Reputation: 250
Apache Beam with Cloud Data Flow executors takes 5 minutes or more to cold start the Data Pipeline ? Is there any way to minimize the start up time ?
Tried optimizing the Dockerfile but still slower.
FROM gcr.io/dataflow-templates-base/python3-template-launcher-base:20240812-rc01
ENV FLEX_TEMPLATE_PYTHON_REQUIREMENTS_FILE="/template/requirements.txt"
ENV FLEX_TEMPLATE_PYTHON_PY_FILE="/template/dataflow_pipelines/data_pipelinie_main.py"
ENV FLEX_TEMPLATE_PYTHON_SETUP_FILE="/template/setup.py"
ENV PYTHONPATH="/template"
WORKDIR /template
COPY requirements.txt /template/
COPY setup.py /template/
COPY .env /template/
COPY dataflow_pipelines/ /template/dataflow_pipelines/
RUN apt-get update && \
apt-get install -y --no-install-recommends libffi-dev git && \
rm -rf /var/lib/apt/lists/* && \
pip install --no-cache-dir --upgrade pip && \
pip install --no-cache-dir apache-beam[gcp]==2.61.0 && \
pip install --no-cache-dir -r "$FLEX_TEMPLATE_PYTHON_REQUIREMENTS_FILE" && \
pip download --no-cache-dir --dest /tmp/dataflow-requirements-cache -r "$FLEX_TEMPLATE_PYTHON_REQUIREMENTS_FILE" && \
python -m pip install -e . && \
ls -R /template
ENV PIP_NO_DEPS=True
ENTRYPOINT ["/opt/google/dataflow/python_template_launcher"]
Upvotes: 0
Views: 43
Reputation: 180
Not sure if this would work but it doesn’t hurt to try, build your container image once and store it in Artifact Registry or Container Registry.

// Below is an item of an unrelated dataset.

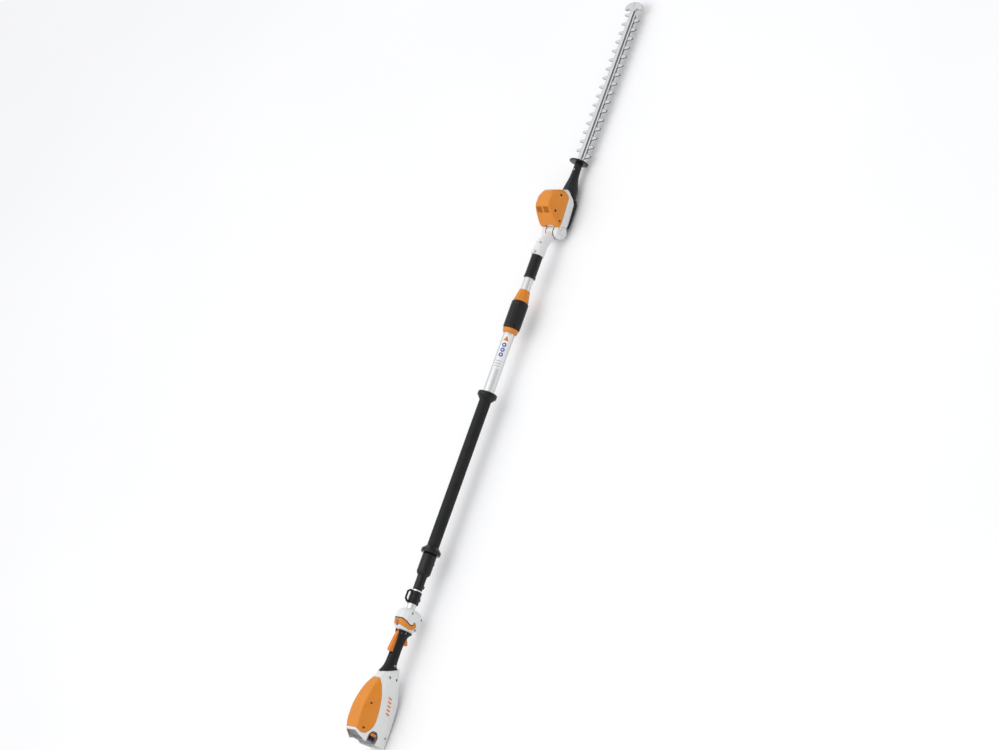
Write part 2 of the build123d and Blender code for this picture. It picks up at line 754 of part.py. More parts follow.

Then, reference this pre-built image in your Dataflow job creation request. This eliminates the on-the-fly container build time, which is a significant contributor to cold starts.
gcloud builds submit --tag gcr.io/[PROJECT_ID]/[IMAGE_NAME]
Specify your pre-built image URI when creating your Dataflow job.
Upvotes: 0